As stated elsewhere in this opinion, Barker’s statements to the board were not defamatory. Therefore, the trial court properly granted summary judgment on Century’s defamation claim against Barker and C.E. & M.T.

CONCLUSION

The trial court’s orders granting summary judgment in favor of CCSD, Tom Barker d/b/a C.E. & M.T. and Chris Hard and Rundquist & Hard, P.C., are affirmed, as there are no genuine issues of material fact and appellees are entitled to judgment as a matter of law.

. In its brief C.E. & M.T. makes reference to the "terms of a contract" with the school district, but provides no citation for any written contract entered into the record embodying these "terms”. In his deposition, Tom Barker stated that he had no written contract with the school board but that C.E. & M.T. served "at the pleasure of the school district.”

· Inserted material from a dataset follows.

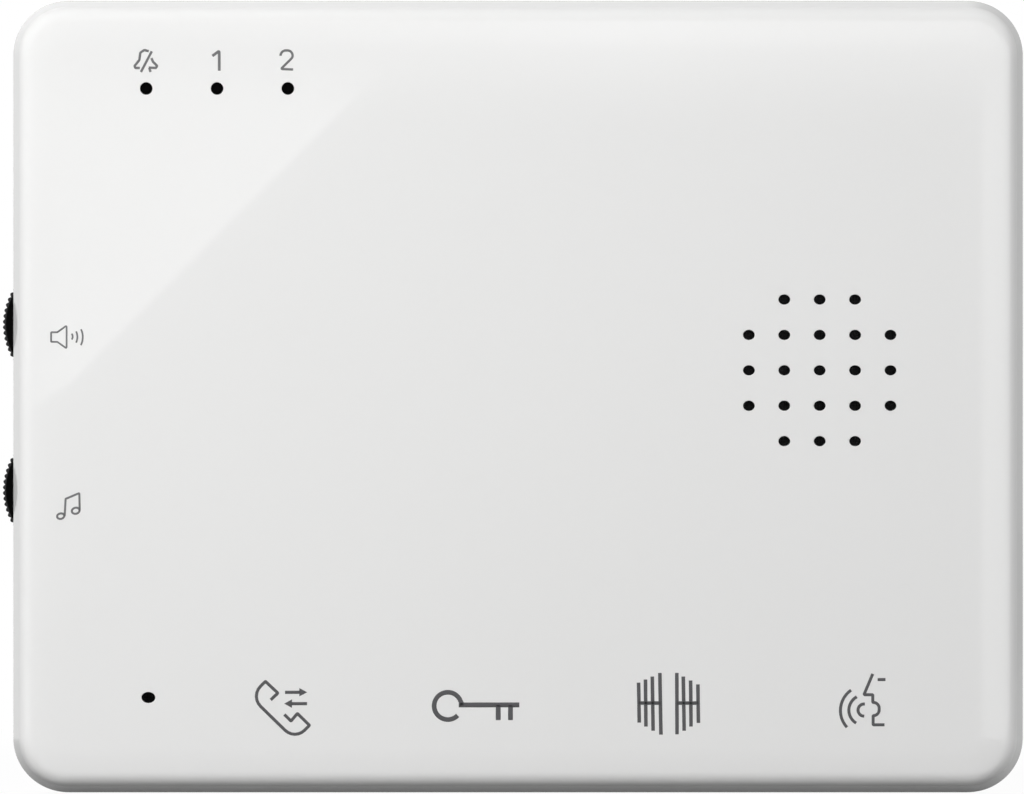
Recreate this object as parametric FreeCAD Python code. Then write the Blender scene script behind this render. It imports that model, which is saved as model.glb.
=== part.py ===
import FreeCAD, Part
import math
import os

# Hands-free wall intercom station: a moulded white case that hangs on a steel wall bracket.
# Millimetres. X runs to the right seen from the front, Z up, and the front faces -Y.
# The origin is the centre of the wall screws, on the wall.

# Case
case_width = 143.4
case_height = 112.5
case_depth = 21.0
corner_radius = 8.0
cover_wall = 2.2
side_straight = 10.0
side_draft = 17.3
side_bend_radius = 3.0
edge_radius = 2.3
crown_width = 3.5
crown_drop = 0.42
crown_radius = 30.0
inner_edge_radius = 1.5
cover_rib_thickness = 1.0
cover_rib_height = 1.5
cover_rib_reach = 64.0
cover_rib_top = 34.0
cover_rib_bottom = -30.0
cover_rib_places = (-44.0, -14.0)
seam_height = 6.0
seam_gap = 0.4

# Rear shell
shell_wall = 2.0
shell_step = 0.5
shell_taper = 1.5
shell_edge_radius = 0.6
rim_gap = 0.2
lip_height = 1.2
lip_wall = 1.4
lip_clearance = 0.25
recess_width = 108.0
recess_height = 84.0
recess_radius = 5.0
bay_width = 44.0
bay_height = 38.0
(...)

. The affidavit of Century's expert contained in the record describes the testing process as follows:

(1)Samples of concrete are placed into molds to form cylinders.
(2) The cylinders are cured under strict temperature and humidity controls, and tested at regular intervals, e.g. 7, 14 and 28 days, with a minimum of two cylinders being tested after 28 days.
(3) The cylinders are "capped” to insure a dead level load-bearing surface for step 4; and
(4) Finally, the cylinders are compressed along the longitudinal axis by a calibrated hydraulic ram until they fail.